Communication Skills (Internal vs. External)

So you want to be an AD


“Communication” can be a catch-all word, one cited when something goes wrong – as in “we did a poor job of communicating.”

Sometimes, the failure is actually poor organization or a lack of anticipation. But communication can be a major issue if direction is left unclear or if you fail to share the good news about your program. You should be constantly evaluating the precision, clarity and effectiveness of your communication.

Documents included in this section include:

  • How to have difficult conversations
  • Staff meeting plans (agendas, timelines and expectations)
  • Media plans

The chapter focuses on two kinds of communications: (1) the kind you need for effective management of your staff, and (2) affirmative communication that can rally supporters around the program.

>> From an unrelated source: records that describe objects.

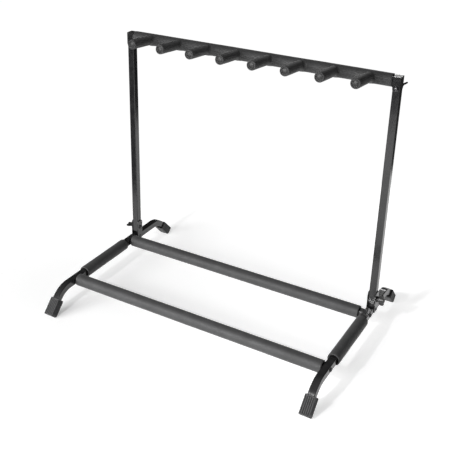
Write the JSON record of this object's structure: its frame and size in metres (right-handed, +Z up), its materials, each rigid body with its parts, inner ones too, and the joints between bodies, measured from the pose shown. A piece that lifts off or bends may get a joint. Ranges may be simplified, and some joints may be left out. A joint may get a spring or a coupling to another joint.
{
  "type": "guitar rack",
  "caption": "Folding floor rack for guitars: square steel tube frame with foam-covered bars and pegs, rubber foot caps and a hinged upper frame held by wing knobs.",
  "frame": {"origin": "middle of the rack's footprint, on the floor", "axes": "+X along the cross bars to the rack's right-hand end, +Y from the pegs' open side to the back, +Z up"},
  "size_m": [0.8782, 0.6428, 0.7624],
  "materials": {
    "powder_coat": "satin",
    "foam": "matte",
    "rubber": "matte",
    "black_plastic": "satin",
    "dark_steel": "satin"
  },
  "bodies": {
    "base": {"left_leg": "powder_coat", "right_leg": "powder_coat", "left_front_foot": "rubber", "left_rear_foot": "rubber", "right_front_foot": "rubber", "right_rear_foot": "rubber", "front_bar": "powder_coat", "rear_bar": "powder_coat", "front_bar_foam": "foam", "rear_bar_foam": "foam", "left_leg_foam": "foam", "right_leg_foam": "foam", "left_pivot_bracket": "powder_coat", "left_bracket_rivet": "dark_steel", "left_pivot_bolt": "dark_steel", "left_front_bar_bolt": "dark_steel", "left_rear_bar_bolt": "dark_steel", "right_pivot_bracket": "powder_coat", "right_bracket_rivet": "dark_steel", "right_pivot_bolt": "dark_steel", "right_front_bar_bolt": "dark_steel", "right_rear_bar_bolt": "dark_steel"},
    "upper_frame": {"top_bar": "powder_coat", "top_bar_foam": "foam", "peg_foam_1": "foam", "peg_foam_2": "foam", "peg_foam_3": "foam", "peg_foam_4": "foam", "peg_foam_5": "foam", "peg_foam_6": "foam", "peg_foam_7": "foam", "peg_foam_8": "foam", "peg_plug_1": "black_plastic", "peg_plug_2": "black_plastic", "peg_plug_3": "black_plastic", "peg_plug_4": "black_plastic", "peg_plug_5": "black_plastic", "peg_plug_6": "black_plastic", "peg_plug_7": "black_plastic", "peg_plug_8": "black_plastic", "left_upright": "powder_coat", "left_upright_plug": "black_plastic", "left_corner_bracket": "powder_coat", "left_corner_bolt": "dark_steel", "right_upright": "powder_coat", "right_upright_plug": "black_plastic", "right_corner_bracket": "powder_coat", "right_corner_bolt": "dark_steel"},
    "left_base_knob": {"left_base_knob": "black_plastic"},
    "left_corner_knob": {"left_corner_knob": "black_plastic"},
    "right_base_knob": {"right_base_knob": "black_plastic"},
    "right_corner_knob": {"right_corner_knob": "black_plastic"}
  },
  "joints": [
    {"name": "frame_fold", "type": "hinge", "parent": "base", "child": "upper_frame", "pos_m": [0, 0.1365, 0.101], "axis": [1, 0, 0], "range_deg": [0, 88]},
    {"name": "left_base_knob_turn", "type": "hinge", "parent": "base", "child": "left_base_knob", "pos_m": [-0.4275, 0.1365, 0.101], "axis": [1, 0, 0], "continuous": true},
    {"name": "left_corner_knob_turn", "type": "hinge", "parent": "upper_frame", "child": "left_corner_knob", "pos_m": [-0.405, 0.159, 0.72], "axis": [0, 1, 0], "continuous": true},
    {"name": "right_base_knob_turn", "type": "hinge", "parent": "base", "child": "right_base_knob", "pos_m": [0.4275, 0.1365, 0.101], "axis": [1, 0, 0], "continuous": true},
    {"name": "right_corner_knob_turn", "type": "hinge", "parent": "upper_frame", "child": "right_corner_knob", "pos_m": [0.405, 0.159, 0.72], "axis": [0, 1, 0], "continuous": true}
  ]
}
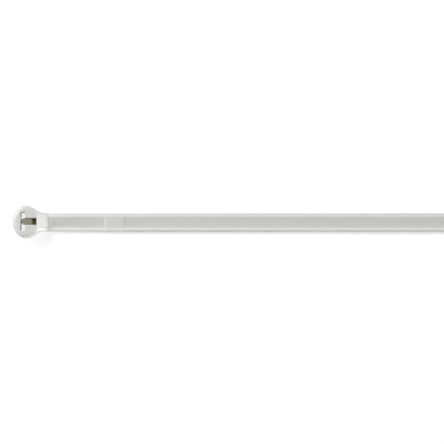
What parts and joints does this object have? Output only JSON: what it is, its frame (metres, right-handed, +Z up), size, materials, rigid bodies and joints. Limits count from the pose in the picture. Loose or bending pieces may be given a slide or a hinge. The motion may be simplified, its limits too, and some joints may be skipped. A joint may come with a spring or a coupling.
{
  "type": "cable tie",
  "caption": "Self-locking nylon cable tie with a round head, a bent steel locking barb in a window above the strap slot, and a flat strap with a shallow channel and a tapered tail.",
  "frame": {"origin": "middle of the strap slot, on the flat underside of the head", "axes": "+X along the strap from head to tail, +Y across the strap, +Z up through the slot, towards the side on which a threaded strap leaves it"},
  "size_m": [0.1859, 0.0082, 0.0038],
  "materials": {
    "nylon": "natural, slightly translucent, satin",
    "barb_steel": "dull, warm grey"
  },
  "bodies": {
    "root": {"head": "nylon", "strap": "nylon", "locking_barb": "barb_steel"}
  },
  "joints": []
}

Most of your communication energy will be directed at your associate/assistant ADs, coaches and student-athletes. Do not, however, forget the need to communicate diligently with faculty on your campus. Some are skeptical of the emphasis on intercollegiate athletics and that skepticism becomes acute when travel results in missed class time. It’s up to you, your coaches and the student-athletes to remind them that the athletics experience is a huge part of any student-athlete’s overall development.

Here are some questions to consider:

  • Do you possess the communication skills you need to manage and lead your staff? If not, in what areas are you deficient and where can you find the means to improve?
  • Are you sure you have the ability to have difficult conversations with staff members and student-athletes? This skill is often learned on the job (and often painfully), so whatever you can learn in advance will help.
  • How much thought have you given to what your staff meetings would look like? How would you find the balance between broad participation/open discussion and keeping the topics on track? How detailed would your agendas be, and how would staff members be responsible for follow-up?
  • How will the nature of your institution and athletics program mold your media plans? An urban institution without football probably has different communications needs than a rural school at which football is king.

As for your staff, you must be as clear and unambiguous as possible at all times. This is especially true in difficult periods, such as when a staff member is not meeting expectations. Being frank and direct at the outset will save headaches down the line. Also, a good relationship with the human resources department can produce valuable assistance with work-improvement plans, performance evaluations and (occasionally) terminations.

Personal communication with staff is important, but it’s only half the game. Effective meetings are the best way for personnel to understand how the pieces fit together. But meetings can be professional quicksand. More than one administrator has lost credibility because of the inability to conduct effective meetings. When you assemble the staff (or segments of the staff), ensure that the meeting has a purpose. That means agendas and, after the discussion, clearly understood timelines and expectations. Without the planning and follow-up, meetings are a waste of everybody’s time.

The “fun” aspect of communication involves interaction with alumni and other supporters. If you want to be an AD, you probably already have ability in this area, but if you need help with social skills, many quality online courses are available. The key is to remember names, people’s jobs, their history, where they live and how they relate to your school. The more of that information you can retain, the easier and more productive conversations will be. And when you don’t know, use questions to guide conversations. Remember that most people enjoy talking about themselves.

You also should sharpen your collective communication skills. In that regard, make certain you have confidence in your sports information and marketing directors. Work side-by-side with them to develop effective media plans. Make yourself available for “Ask the AD” opportunities on social media or other Internet platforms, and don’t be afraid to field the difficult questions. If you don’t know or can’t provide the answers, then find a way to share as much information as possible. Candor usually pays off in the end.